I am new to Julia, coming from Matlab, recently started working on OPT (Optical Projection Tomography) project where one of requirements is open source.

I tried to implement something similar to Matlab radon/iradon pair, using as a base the C++ code developed previously by T. Knopp (https://github.com/tknopp/numcpp).
For debugging, i mirrored Julia implementation of fbp in Matlab.

Quality-wise, sinograms and reconstructions of phantom are in good agreement with each other and with original.
(there is one minor scale issue on iradon, as I didn’t find suitable “imresize”, but that can be fixed later)

The main drawback is that the “naïve” Julia functions are much slower than optimized Matlab’s.

For 1000x1000 phantom image, the ratios of processing times were
radon - 16.7
iradon - 20.5
iradon translated to Matlab from Julia - 23.5

That is not practical for the project.
The main issue looks like simply slow brackets.

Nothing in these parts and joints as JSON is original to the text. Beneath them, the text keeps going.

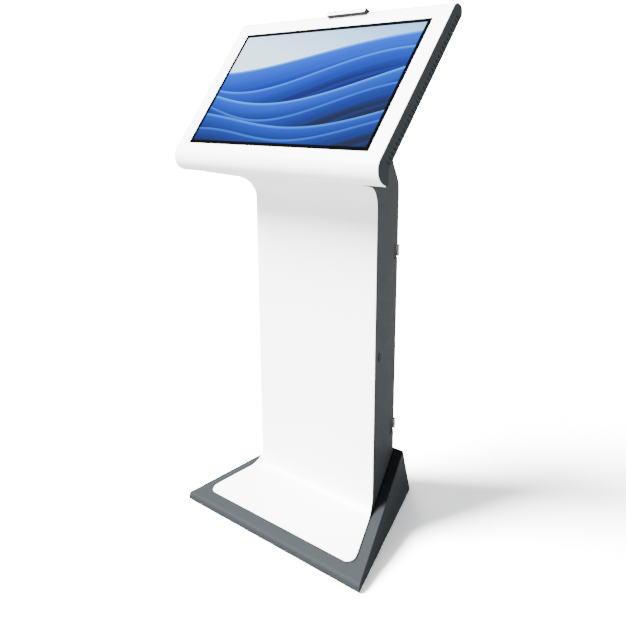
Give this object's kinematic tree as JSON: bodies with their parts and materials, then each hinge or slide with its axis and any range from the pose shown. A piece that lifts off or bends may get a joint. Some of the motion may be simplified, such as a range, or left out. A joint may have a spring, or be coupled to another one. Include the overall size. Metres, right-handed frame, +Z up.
{
  "type": "touchscreen kiosk",
  "caption": "Free-standing touchscreen kiosk: a large tilted display in a white curved front sheet, on a charcoal tapered column with a lockable rear service door and a wedge base.",
  "frame": {"origin": "centre of the bounding box on the floor, under the levelling feet", "axes": "+X to the right seen from the front, +Y to the rear (away from the user), +Z up"},
  "size_m": [0.704, 0.499, 1.3705],
  "materials": {
    "white_coat": "satin powder coat",
    "charcoal_coat": "fine textured powder coat",
    "zinc_plate": "zinc plated",
    "steel": "machined",
    "chrome": "polished",
    "black_plastic": "matte",
    "gloss_black": "gloss",
    "white_plastic": "semi-gloss",
    "rubber": "matte",
    "screen": "lit display picture",
    "glass": "clear",
    "board": "solder mask"
  },
  "bodies": {
    "kiosk": {"base_shell": "charcoal_coat", "base_plate": "zinc_plate", "ballast_plate": "zinc_plate", "ballast_screws": "steel", "shell_tabs": "zinc_plate", "foot_nuts": "steel", "frame_left": "zinc_plate", "frame_right": "zinc_plate", "frame_bolts": "steel", "crossbars": "zinc_plate", "equipment_plate": "zinc_plate", "front_sheet": "white_coat", "side_panel_left": "charcoal_coat", "side_panel_right": "charcoal_coat", "neck_cover": "charcoal_coat", "door_seal": "rubber", "hinge_fixed_leaves": "chrome", "hinge_pins": "steel", "button_housing": "black_plastic", "button_nut": "zinc_plate", "fan_frame": "black_plastic", "fan_screws": "steel", "mini_pc": "black_plastic", "power_supply": "zinc_plate", "power_inlet": "black_plastic", "switch_housing": "black_plastic", "mains_lead": "rubber", "display_lead": "rubber", "bezel_panel": "white_coat", "head_cover": "charcoal_coat", "touch_glass": "glass", "glass_gasket": "gloss_black", "lcd_panel": "screen", "lcd_rails": "zinc_plate", "driver_board": "board", "board_standoffs": "steel", "head_mount": "zinc_plate", "head_bolts": "steel", "camera_body": "charcoal_coat", "camera_fascia": "white_plastic", "camera_lens": "gloss_black", "camera_screws": "steel"},
    "door": {"rear_door": "charcoal_coat", "hinge_door_leaves": "chrome", "lock_housing": "chrome", "lock_nut": "zinc_plate"},
    "lock_barrel": {"lock_plug": "chrome", "lock_cam": "zinc_plate"},
    "power_button": {"button_cap": "black_plastic"},
    "rotor": {"fan_rotor": "black_plastic"},
    "rocker": {"switch_rocker": "gloss_black"},
    "foot_fl": {"foot_front_left": "rubber"},
    "foot_fr": {"foot_front_right": "rubber"},
    "foot_rl": {"foot_rear_left": "rubber"},
    "foot_rr": {"foot_rear_right": "rubber"}
  },
  "joints": [
    {"name": "door_swing", "type": "hinge", "parent": "kiosk", "child": "door", "pos_m": [0.12692, 0.14333, 0.5135], "axis": [0, 0, -1], "range_deg": [0, 110]},
    {"name": "lock_turn", "type": "hinge", "parent": "door", "child": "lock_barrel", "pos_m": [-0.09235, 0.1355, 0.545], "axis": [0, -1, 0], "range_deg": [0, 90]},
    {"name": "button_press", "type": "slide", "parent": "kiosk", "child": "power_button", "axis": [-0.9135, -0.4067, 0], "range_m": [0, 0.003], "stiffness_N_per_m": 600, "springref_m": -0.001},
    {"name": "rocker_tilt", "type": "hinge", "parent": "kiosk", "child": "rocker", "pos_m": [0.026, 0.20679, 0.0762], "axis": [-1, 0, 0], "range_deg": [0, 12]},
    {"name": "fan_spin", "type": "hinge", "parent": "kiosk", "child": "rotor", "pos_m": [0, 0.03947, 1.03998], "axis": [0, 0.6947, 0.7193], "continuous": true},
    {"name": "level_front_left", "type": "slide", "parent": "kiosk", "child": "foot_fl", "axis": [0, 0, -1], "range_m": [0, 0.008]},
    {"name": "level_front_right", "type": "slide", "parent": "kiosk", "child": "foot_fr", "axis": [0, 0, -1], "range_m": [0, 0.008]},
    {"name": "level_rear_left", "type": "slide", "parent": "kiosk", "child": "foot_rl", "axis": [0, 0, -1], "range_m": [0, 0.008]},
    {"name": "level_rear_right", "type": "slide", "parent": "kiosk", "child": "foot_rr", "axis": [0, 0, -1], "range_m": [0, 0.008]}
  ]
}
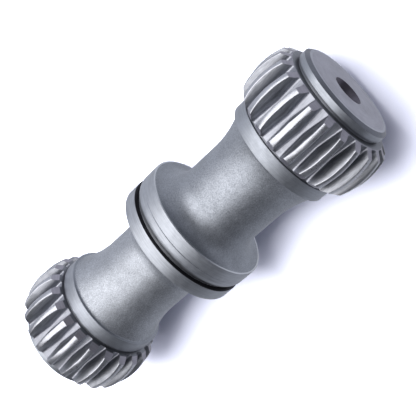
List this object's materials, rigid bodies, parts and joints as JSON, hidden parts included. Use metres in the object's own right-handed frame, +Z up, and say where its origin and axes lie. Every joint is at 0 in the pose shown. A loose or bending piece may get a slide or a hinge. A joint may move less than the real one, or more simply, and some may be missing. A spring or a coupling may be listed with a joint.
{
  "type": "splined shaft",
  "caption": "Double-ended splined drive shaft: crowned teeth on each end, waisted necks with collars, a grooved centre flange and a centre hole in each end face.",
  "frame": {"origin": "on the surface that the shaft lies on, under the middle of its length, which is the middle of the centre flange", "axes": "+X along the shaft towards its near end, +Z up, away from the surface that its teeth lie on"},
  "size_m": [0.172, 0.06, 0.06],
  "materials": {
    "steel": "satin blasted steel on the necks, turned rings and ground tooth tips brighter, dark tooth flanks"
  },
  "bodies": {
    "root": {"splined_shaft": "steel"}
  },
  "joints": []
}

I paste the code and test program below, hope to hear any suggestion on speed-up.
(It’s amateurish but sort of does the job).
I think sooner or later the question of radon/iradon will appear in Julia anyway.

# tomography.jl

########################################################
function radon(A,angles)

    angles = angles + pi/2;

    w,h = size(A);
    
    Nr_div2 = floor(sqrt(w*w+h*h)/2);

    Nr = Int64(Nr_div2*2+1);

    L = length(angles);

    sinogram = zeros(Nr,L);

    SIN = sin(angles);
    COS = cos(angles);

    R = linspace(-0.5,0.5,Nr)*Nr;

    RSIN = zeros(Nr,L);
    RCOS = zeros(Nr,L);

    w2 = w/2;
    h2 = h/2;

      for a=1:L
        for k=1:Nr
          RSIN[k,a]=R[k]*SIN[a];
          RCOS[k,a]=R[k]*COS[a];
        end
      end

    for a=1:L
        for k=1:Nr
          for l=1:Nr

              x = RCOS[k,a] - RSIN[l,a] + w2;
              y = RSIN[k,a] + RCOS[l,a] + h2;

              x1 = floor(x);
              x2 = ceil(x);
              y1 = floor(y);
              y2 = ceil(y);

              if !(x1 <= 0 || x2 > w || y1 <= 0 || y2 > h)

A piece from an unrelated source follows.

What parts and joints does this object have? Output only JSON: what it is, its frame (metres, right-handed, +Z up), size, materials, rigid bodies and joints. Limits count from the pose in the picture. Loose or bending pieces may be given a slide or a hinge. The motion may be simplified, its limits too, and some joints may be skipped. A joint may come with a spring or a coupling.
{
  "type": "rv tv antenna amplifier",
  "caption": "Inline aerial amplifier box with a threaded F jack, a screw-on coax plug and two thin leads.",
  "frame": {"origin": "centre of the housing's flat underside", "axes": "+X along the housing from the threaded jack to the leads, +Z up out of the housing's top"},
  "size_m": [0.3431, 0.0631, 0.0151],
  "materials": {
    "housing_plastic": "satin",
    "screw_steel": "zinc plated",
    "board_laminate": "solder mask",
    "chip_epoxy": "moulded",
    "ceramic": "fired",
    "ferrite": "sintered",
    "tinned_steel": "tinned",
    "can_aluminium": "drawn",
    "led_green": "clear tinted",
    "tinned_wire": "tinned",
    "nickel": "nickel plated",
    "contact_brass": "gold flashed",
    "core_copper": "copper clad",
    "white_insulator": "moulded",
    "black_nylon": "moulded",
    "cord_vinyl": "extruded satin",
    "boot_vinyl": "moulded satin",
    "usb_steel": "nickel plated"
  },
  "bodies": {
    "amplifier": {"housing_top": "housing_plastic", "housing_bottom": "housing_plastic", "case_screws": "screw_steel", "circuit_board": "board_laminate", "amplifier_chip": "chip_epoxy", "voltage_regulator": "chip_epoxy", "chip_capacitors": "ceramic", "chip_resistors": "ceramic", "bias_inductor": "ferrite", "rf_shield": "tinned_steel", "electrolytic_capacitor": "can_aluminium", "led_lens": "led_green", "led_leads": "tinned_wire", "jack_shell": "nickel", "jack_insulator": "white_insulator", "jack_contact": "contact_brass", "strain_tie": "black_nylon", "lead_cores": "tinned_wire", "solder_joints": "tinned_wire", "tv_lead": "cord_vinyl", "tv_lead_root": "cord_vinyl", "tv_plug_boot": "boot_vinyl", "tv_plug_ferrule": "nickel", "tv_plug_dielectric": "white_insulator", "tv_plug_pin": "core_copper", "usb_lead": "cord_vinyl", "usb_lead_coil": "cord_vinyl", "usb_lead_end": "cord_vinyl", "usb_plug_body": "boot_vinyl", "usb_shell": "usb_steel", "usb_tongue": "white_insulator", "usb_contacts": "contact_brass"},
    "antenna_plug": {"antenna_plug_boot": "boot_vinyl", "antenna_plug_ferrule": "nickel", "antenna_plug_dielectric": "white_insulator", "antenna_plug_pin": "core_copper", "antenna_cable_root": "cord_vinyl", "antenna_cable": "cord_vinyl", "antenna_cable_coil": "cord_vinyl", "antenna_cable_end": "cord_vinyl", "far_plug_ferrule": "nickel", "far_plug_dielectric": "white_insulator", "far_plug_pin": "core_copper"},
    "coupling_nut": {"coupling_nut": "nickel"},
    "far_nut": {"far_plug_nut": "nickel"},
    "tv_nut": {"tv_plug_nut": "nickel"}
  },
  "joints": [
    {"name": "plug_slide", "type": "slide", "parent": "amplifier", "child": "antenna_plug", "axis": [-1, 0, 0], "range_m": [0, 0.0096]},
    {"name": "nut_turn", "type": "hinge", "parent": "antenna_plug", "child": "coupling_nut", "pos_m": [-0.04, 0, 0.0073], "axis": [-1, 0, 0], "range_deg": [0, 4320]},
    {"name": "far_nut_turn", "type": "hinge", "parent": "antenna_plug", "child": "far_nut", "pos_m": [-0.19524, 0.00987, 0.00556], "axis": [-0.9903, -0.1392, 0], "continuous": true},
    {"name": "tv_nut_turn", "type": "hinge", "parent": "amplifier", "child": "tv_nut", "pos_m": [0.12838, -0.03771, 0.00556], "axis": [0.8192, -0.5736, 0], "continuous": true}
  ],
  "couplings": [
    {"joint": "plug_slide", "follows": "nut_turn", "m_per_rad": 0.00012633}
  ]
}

                # BILINEAR INTERPOLATION - STARTS
                # x1 y1 - btm left
                # x1 y2 - top left
                # x2 y1 - btm rght
                # x2 y2 - top rght
                f11 = A[Int64(x1),Int64(y1)];
                f21 = A[Int64(x1),Int64(y2)]; # that looks like, correct way
                f12 = A[Int64(x2),Int64(y1)];
                f22 = A[Int64(x2),Int64(y2)];
                  value = 0;
                if x2==x1 && y2==y1
                  value = f11;
                elseif x2==x1
                  value = 1/(y2-y1)*( f11*(y2-y) + f22*(y-y1) );
                elseif y2==y1
                  value = 1/(x2-x1)*( f11*(x2-x) + f22*(x-x1) );
                else
                  value = 1/(x2-x1)/(y2-y1)*( f11*(x2-x)*(y2-y) +
                                              f21*(x-x1)*(y2-y) +
                                              f12*(x2-x)*(y-y1) +
                                              f22*(x-x1)*(y-y1) );
                end
                # BILINEAR INTERPOLATION - ENDS

                sinogram[k,a] += value;

              end
          end
        end
    end
    return sinogram;
end

#########################################
function iradon(A,angles) # input angles [rad]

  angles = angles + pi/2;

  N, nAngles = size(A);

  I = zeros(N,N); # reconstruction

  x = linspace(-0.5,0.5,N);

  filter = abs(linspace(-1, 1, N));

  # FT domain filtering
  for t=1:length(angles)
      fhat = fftshift(fft(slice(A,:,t)));
      A[:,t] = real(ifft(ifftshift(fhat.*filter)));
  end

  XCOS = zeros(N,length(angles));
  XSIN = zeros(N,length(angles));
  for k=1:N
    for a=1:length(angles)
      XCOS[k,a]=x[k]*cos(angles[a]);
      XSIN[k,a]=x[k]*sin(angles[a]);
    end
  end

  for m=1:N
    for n=1:N
      for t=1:nAngles
        r = XCOS[m,t] + XSIN[n,t];
        index = Int64(round((r/sqrt(2.0) + 0.5)*N)); # sqrt(2) magnified
        # index = Int64(round((r + 0.5)*N)); # to keep pixel resolution
          if index>0 && index<=N
            I[m,n] += A[index,t];
          end
      end
    end
  end

  return I;
end

test program:

include("tomography.jl")

using Images, TestImages, ImageView

angles = (0:1:359)/360*2*pi; # [rad]

z = shepp_logan(1000; highContrast=true);
ImageView.imshow(z)

z = float(z);

tic();
sinogram = radon(z,angles);
display(toc());

v1 = minimum(sinogram);
v2 = maximum(sinogram);
todisplay = (sinogram-v1)/(v2-v1);
ImageView.imshow(todisplay);

tic();
reconstruction = iradon(sinogram,angles);
display(toc());

v1 = minimum(reconstruction);
v2 = maximum(reconstruction);
todisplay = (reconstruction-v1)/(v2-v1);
ImageView.imshow(todisplay);

From a cursory glance you should at least change value = 0 to value = 0.0 to avoid type instability. Or actually, you can just remove that line.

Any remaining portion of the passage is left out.